Although 49 states regulate insurance rates in some way, the 2007 insurance reforms made Florida ’s rate regulations particularly burdensome. Florida not only requires that state bureaucrats sign off on all rates — something about half of all states require — but it also mandates that the insurance commissioner and insurance companies attend public hearings on just about every major request for a modification in rates.

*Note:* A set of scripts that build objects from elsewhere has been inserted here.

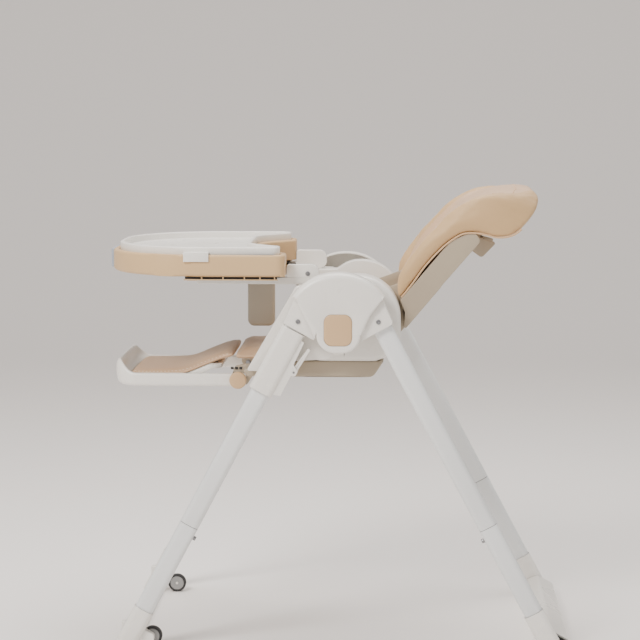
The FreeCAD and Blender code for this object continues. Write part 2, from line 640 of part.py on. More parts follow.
pin = new_body("back_pin")
add_pad(pin, "back_pin_bar", "YZ_Plane", back_core - 6, bucket_half, [("circle", back_pivot_y, back_pivot_z, 5)])
group(pin, "back_pins")

back = new_body("back_cushion")
profile = [(Size(-12.3), Size(-36), 3), (Size(-51), Size(4), 12), (Size(-60), Size(84), 100),
           (Size(-48), Size(205), 60), (Size(-8), Size(272), 60), (Size(52), Size(330), 26), (Size(104), Size(296), 26),
           (Size(86), Size(214), 18), (Size(58), Size(185), 30), (Size(16), Size(184), 20), (Size(-12.3), Size(140), 30)]
add_pad(back, "back_outside", "YZ_Plane", -back_half, back_half, [profile])
add_pad(back, "back_bucket", "YZ_Plane", -back_half + 34, back_half - 34,
        [[(Size(-80), Size(-60)), (Size(-30), Size(-60)), (Size(-30), Size(190), 60), (Size(40), Size(250)),
          (Size(40), Size(300)), (Size(-80), Size(300))]], cut=True)
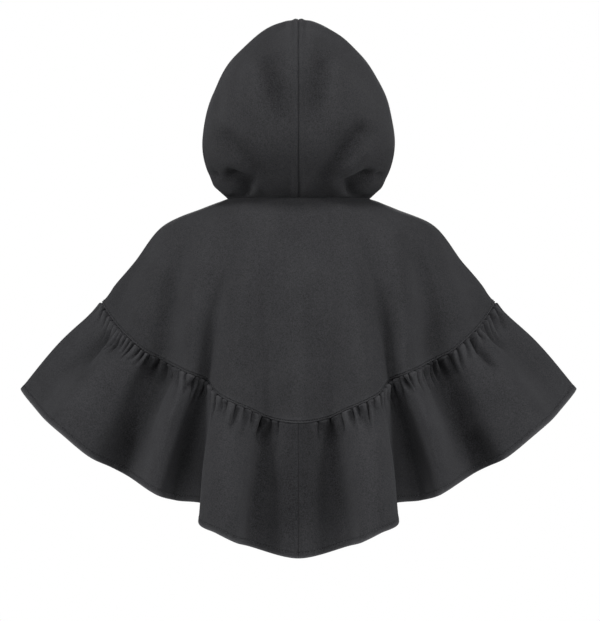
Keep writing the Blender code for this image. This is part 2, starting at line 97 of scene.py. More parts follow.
sections = {
    "jaw": (-82, 15, 95, -14, 19, 30, 76, -8),
    "cheek": (-105, 46, 104.5, -10, 46, 60, 88, 30),
    "temple": (-115, 86, 104.5, -2, 74, 80, 94, 72),
    "brow": (-109, 126, 96, 4, 111, 83, 98, 112),
    "high": (-86, 162, 77, 12, 145, 70, 98, 145),
    "crown": (-34, 192, 48, 28, 173, 44, 92, 169),
    "front": (28, 196, 24, 60, 186, 22, 84, 180),
    "forehead": (76, 184, 0.4, 78, 184, 0.4, 80, 184),
}
sideShare = 0.56
# How far a hood section's curve is drawn out at each end of a span, in shares of the span.
hoodHandles = {
    "seam": (0.5936, 0.02, 0.1),
    "side": (0, 0.56, 0.448),
    "front": (0.02, 0.42, 0.35),
    "edge": (0.45, 0.3, 0.4),
}
# The steps over which slopes are taken.
slopeSteps = {"around": 1.2, "level": 0.03, "across": 0.01, "height": 0.04}


def row(table, columns, name):
    return dict(zip(columns, table[name]))


def ease(value, start, end):
    t = np.clip((value - start) / (end - start), 0, 1)
    return t * t * (3 - 2 * t)


def unit(vectors):
    return vectors / np.maximum(np.linalg.norm(vectors, axis=-1, keepdims=True), 1e-9)


def slopesOf(knots, values):
    # Values run along the axis before the last.
    step = np.diff(knots)
    rise = np.diff(values, axis=-2) / step[:, None]
    before = (step[:-1] / (step[:-1] + step[1:]))[:, None]
    middle = rise[..., :-1, :] * (1 - before) + rise[..., 1:, :] * before
    return np.concatenate([rise[..., :1, :], middle, rise[..., -1:, :]], axis=-2)


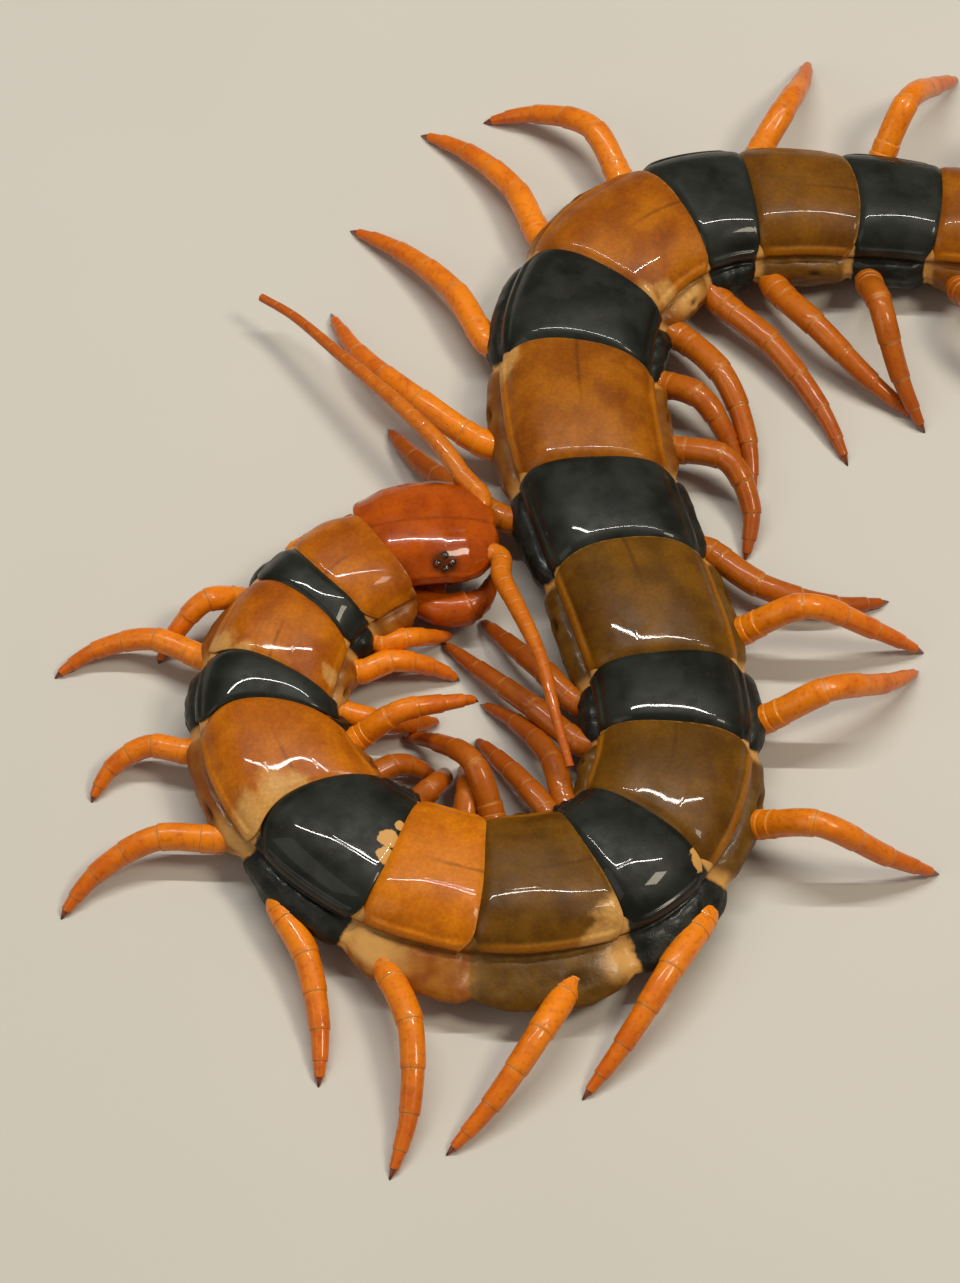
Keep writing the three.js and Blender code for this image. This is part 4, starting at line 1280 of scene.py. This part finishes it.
# The studio. The camera looks down at the elevation that the photograph shows
CAMERA_TARGET = Vector((-21.98, -6.92, 0)) * MM
CAMERA_ELEVATION = math.radians(58)
CAMERA_DISTANCE = 0.47
SENSOR_WIDTH = 36
PIXELS_PER_METRE = 10300
PHOTO_HEIGHT = 1283
FLOOR_HALF_WIDTH = 1.5
FLOOR_TONES = ((0.55, 0.53, 0.49), (0.6, 0.58, 0.54))
SKY_TONE = (1, 0.95, 0.86, 1)
SKY_STRENGTH = 0.16
# Soft rectangular lamps: place and size in metres, watts and colour
LAMPS = {
    "strip_lamp": ((-0.02, 0.17, 0.6), (0.6, 0.009), 2.6, (1, 0.97, 0.9)),
    "key_lamp": ((0.35, -0.1, 0.6), (0.16, 0.16), 1.9, (1, 0.9, 0.72)),
    "fill_lamp": ((-0.6, -0.3, 0.5), (0.5, 0.5), 0.9, (1, 0.94, 0.84)),
}


class CENTIPEDE_OT_studio(bpy.types.Operator):
    """Adds the pale floor, the soft lamps and the camera"""

    bl_idname = "centipede.studio"
    bl_label = "Studio"

    def execute(self, context):
        bm = bmesh.new()
        bmesh.ops.create_grid(bm, x_segments=8, y_segments=8, size=FLOOR_HALF_WIDTH)
        mesh = bpy.data.meshes.new("floor")
        bm.to_mesh(mesh)
        bm.free()
        paper = Finish("studio_paper")
        tone = paper.blend(paper.clouds(60, 2), *FLOOR_TONES)
        mesh.materials.append(paper.done(tone, 0.9))
        show("floor", mesh)
        world = bpy.data.worlds.new("studio")
        world.use_nodes = True
        background = world.node_tree.nodes["Background"]
        background.inputs["Color"].default_value = SKY_TONE
        background.inputs["Strength"].default_value = SKY_STRENGTH
        context.scene.world = world
        for name, (place, size, power, tint) in LAMPS.items():
            data = bpy.data.lights.new(name, "AREA")
            data.shape = "RECTANGLE"
            data.size, data.size_y = size
            data.energy = power
            data.color = tint
            lamp = show(name, data)
            lamp.location = place
            lamp.rotation_euler = (CAMERA_TARGET - Vector(place)).to_track_quat("-Z", "Y").to_euler()
        data = bpy.data.cameras.new("camera")
        data.sensor_width = SENSOR_WIDTH
        data.lens = PIXELS_PER_METRE * CAMERA_DISTANCE * SENSOR_WIDTH / PHOTO_HEIGHT
        data.clip_start, data.clip_end = 0.01, 10
        camera = show("camera", data)
        back = Vector((0, -math.cos(CAMERA_ELEVATION), math.sin(CAMERA_ELEVATION)))
        camera.location = CAMERA_TARGET + back * CAMERA_DISTANCE
        camera.rotation_euler = (math.pi / 2 - CAMERA_ELEVATION, 0, 0)
        context.scene.camera = camera
        context.scene.view_settings.view_transform = "Standard"
        return {"FINISHED"}


class CENTIPEDE_PT_panel(bpy.types.Panel):
    """Lists the steps in the sidebar"""

    bl_label = "Tiger Centipede"
    bl_idname = "CENTIPEDE_PT_panel"
    bl_space_type = "VIEW_3D"
    bl_region_type = "UI"
    bl_category = "Centipede"

    def draw(self, context):
        for step in STEPS:
            self.layout.operator(step.bl_idname)
        for group in settings():
            box = self.layout.box()
            for name in group.__annotations__:
                box.prop(group, name)


STEPS = (
    CENTIPEDE_OT_studio, CENTIPEDE_OT_skin, CENTIPEDE_OT_back_plates, CENTIPEDE_OT_head, CENTIPEDE_OT_feelers,
    CENTIPEDE_OT_legs,
)
CLASSES = (CentipedeSizes, CentipedeTints, *STEPS, CENTIPEDE_PT_panel)


def register():
    for cls in CLASSES:
        bpy.utils.register_class(cls)
    bpy.types.Scene.centipede_sizes = PointerProperty(type=CentipedeSizes)
    bpy.types.Scene.centipede_tints = PointerProperty(type=CentipedeTints)


def unregister():
    del bpy.types.Scene.centipede_tints
    del bpy.types.Scene.centipede_sizes
    for cls in reversed(CLASSES):
        bpy.utils.unregister_class(cls)


def main():
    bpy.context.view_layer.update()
    register()
    bpy.ops.centipede.studio()
    bpy.ops.centipede.skin()
    bpy.ops.centipede.back_plates()
    bpy.ops.centipede.head()
    bpy.ops.centipede.feelers()
    bpy.ops.centipede.legs()


if __name__ == "__main__":
    main()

Not only do insurance companies have to go through the burden of hearings, but the state has eliminated appeals panels that quickly decided cases when a dispute existed. Today, insurance companies who dislike the state’s decisions have little choice but to launch expensive court proceedings.

 

The Future

Although they have failed to deliver the lower private-market rates that many Floridians expected and Crist promised, the 2007 insurance reforms appear to be reasonably popular. Citizens has continued to grow and saw its market share near 40 percent by the end of 2007.

 

If Florida remains storm-free, then the state could either reform the system painlessly, by selling Citizens to a private company and removing its power to tax, or build up a large-enough reserve for Citizens to pay any claims that might come along.

 

By all accounts, however, that rosy outlook appears unlikely. Florida has more miles of coastline than any other state; it continues to build significant numbers of structures along its coast; and it will almost certainly continue to experience hurricanes. Florida ’s taxpayers remain on the hook for enormous liabilities.

 

Making the situation better will require significant, ongoing changes to Florida ’s system for dealing with hurricanes. Three realistic reform alternatives exist: tweaks to the existing system, establishment of a stable state-run wind insurance mechanism, and a phase-out of Citizens.

 

In short, there’s no quick or easy solution to Florida ’s insurance problems. Ultimately, Citizens will require significant reform and Florida will need to move towards a freer market for homeowners insurance throughout the state.